In conclusion, Pakistan’s geopolitical rehabilitation is a masterclass in navigating international uncertainty. It is a story of a state exploiting a transient window of opportunity through hedging, free-riding, and bridge-building. However, this phoenix act is performed on a volatile stage. The very forces that have enabled its comeback—the fluidity of great power politics—are also the ones that threaten to undo it. Pakistan’s current sweet spot is less a permanent achievement and more a tactical pause in the ongoing storm of global realignment. Its ability to sustain this act will be the ultimate test of its diplomatic skill, but the odds are stacked against a long-running performance.

Q&A Section

Q1: What was the key event that led to Pakistan’s initial diplomatic sidelining, and what has driven its recent rehabilitation?
A1: Pakistan’s diplomatic isolation was triggered by the Taliban’s return to power in Afghanistan in 2021. The West, particularly the US, viewed Pakistan as having played a double game, facilitating the Taliban’s victory, which led to a period of frosty relations. Its recent rehabilitation is driven by a shift in US foreign policy under the Trump administration, which has de-emphasized confrontation with China and Russia. This has created a geopolitical environment where Pakistan’s multi-vector engagement—simultaneously strengthening ties with China, the US, Russia, and Saudi Arabia—is not only tolerated but actively leveraged by these powers for their own regional goals.

Q2: How does Pakistan’s strategy of “multi-alignment” differ from India’s?
A2: The core difference is philosophical. India’s multi-alignment is based on strategic autonomy, where it cultivates relationships with various powers (US, Russia, EU, Japan) based on the specific merits of each partnership and how they serve India’s diverse national interests. Pakistan’s multi-alignment, however, is overwhelmingly India-centric. The primary, unifying objective behind its engagements with different powers is to create a network of partnerships that can be used to counter and contain Indian influence in the region.

Q3: What are the three key components of Pakistan’s current geopolitical strategy?
A3: Pakistan’s strategy is threefold:

  1. Hedging: It refuses to fully align with any single power (like China or the US) and instead maintains active, transactional relationships with all, including contradictory poles like the US and Russia, to keep its options open.

  2. Free-Riding: It capitalizes on the strategic objectives of other powers. It benefits from the US’s desire to balance India, China’s aim to contain India, and the Sino-Russian effort to reduce US influence, without fully committing to any of these causes.

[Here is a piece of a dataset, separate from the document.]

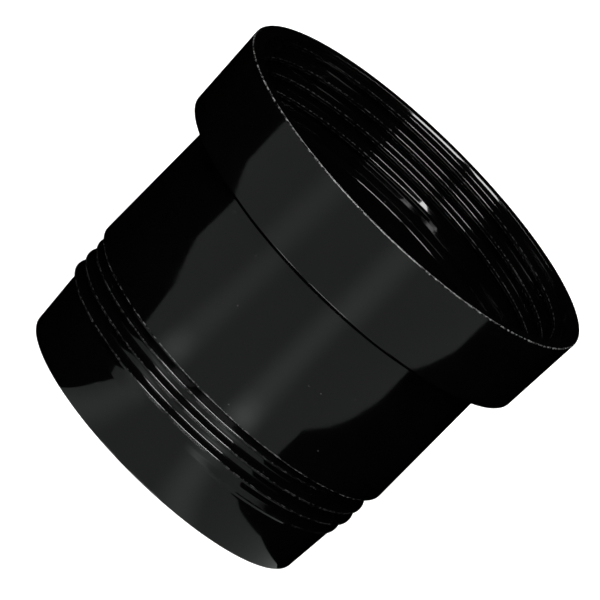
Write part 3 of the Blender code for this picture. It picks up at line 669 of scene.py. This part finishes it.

  3. Bridge-Building: It positions itself as a potential intermediary between various regional players (Saudi Arabia, Turkey, China, US) due to its unique network of ties, thereby enhancing its strategic relevance.

Q4: Why is Pakistan’s current “geopolitical sweet spot” considered fragile and temporary?
A4: The sweet spot is fragile because it relies on a specific and likely temporary condition: the absence of intense, direct geopolitical competition between the US and China. If the US reverts to a policy of confronting China, Pakistan will be forced to choose sides, jeopardizing its delicate balancing act. Furthermore, the patience of its patrons, particularly China, with its US engagement is finite. Finally, managing so many complex and competing relationships is a high-risk endeavor prone to miscalculation and overstretch, which could cause the entire strategy to backfire.

Q5: What are the direct implications of Pakistan’s strategic rehabilitation for India?
A5: For India, Pakistan’s resurgence poses a significant strategic challenge. The renewed US-Pakistan engagement, especially under a Trump administration seen as less reliably pro-India, is a major concern. It forces India to reassess and potentially divert military and diplomatic resources to secure its western flank with Pakistan. This could complicate India’s ability to focus on its primary strategic theater in the Indo-Pacific and its northern borders with China, effectively stretching New Delhi’s security resources and attention.